The following are some tips suggested by the Consumer Product Safety Commission:

  • Buy from a reputable source. If the price seems significantly lower than the cost of other products, such as hoverboards, the unit may not be UL2272 complaint.
  • Do not charge a device overnight or when you are unable to observe the device.
  • Charge & store in an open, dry area, away from combustibles (meaning items that can catch fire).
  • Do not charge directly after riding. Let the device cool for an hour before charging.
  • If giving a hoverboard to someone for the holidays, leave it in it’s particularly charged state. Do not take it out of the package to bring it to a full charge & then wrap it back up. Often, the product comes partially charged. Leave it in that state until it is read to be used.
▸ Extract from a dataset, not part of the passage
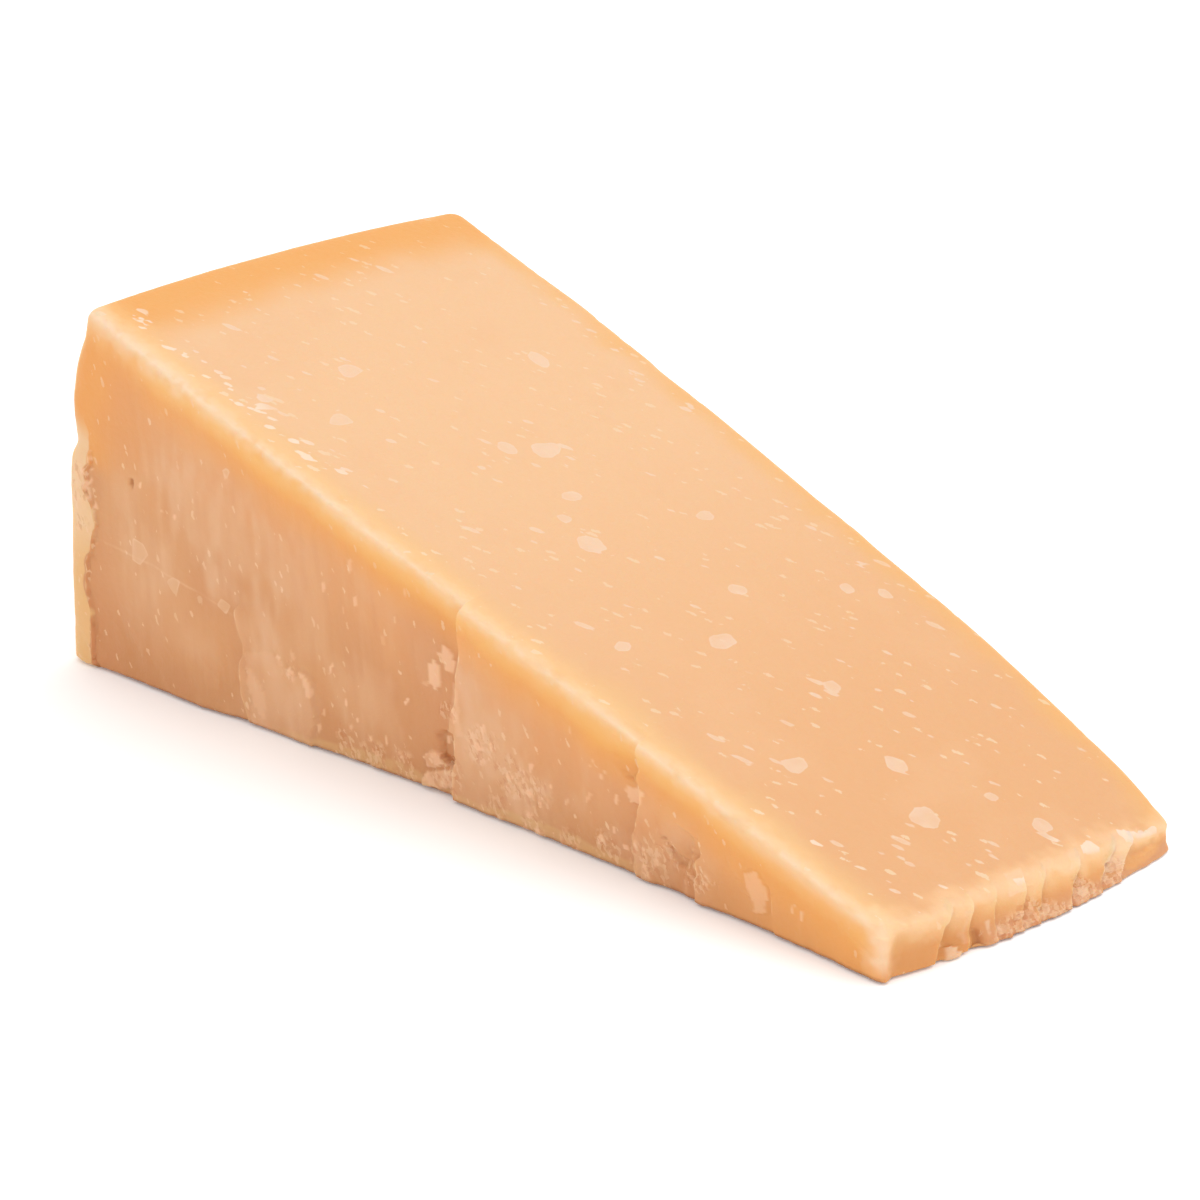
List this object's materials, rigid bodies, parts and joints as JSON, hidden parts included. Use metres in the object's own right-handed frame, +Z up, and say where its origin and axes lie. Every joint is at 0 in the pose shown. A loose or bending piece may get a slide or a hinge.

  • Use only chargers supplied with the devices.
  • Check for recalls. Go to the CPSC website here to see if your device has been recalled. Stop using a recalled device immediately.
  • Have working smoke alarms & fire extinguishers on every level of your home, outside sleeping areas & inside each bedroom.
  • Report incidents involving hoverboards overheating, smoking or catching fire to CPSC here.

Hoverboards should be complaint with the UL 2272 safety standard. However, even UL 2272 compliance can not guarantee that a hoverboard will not overheat or catch fire.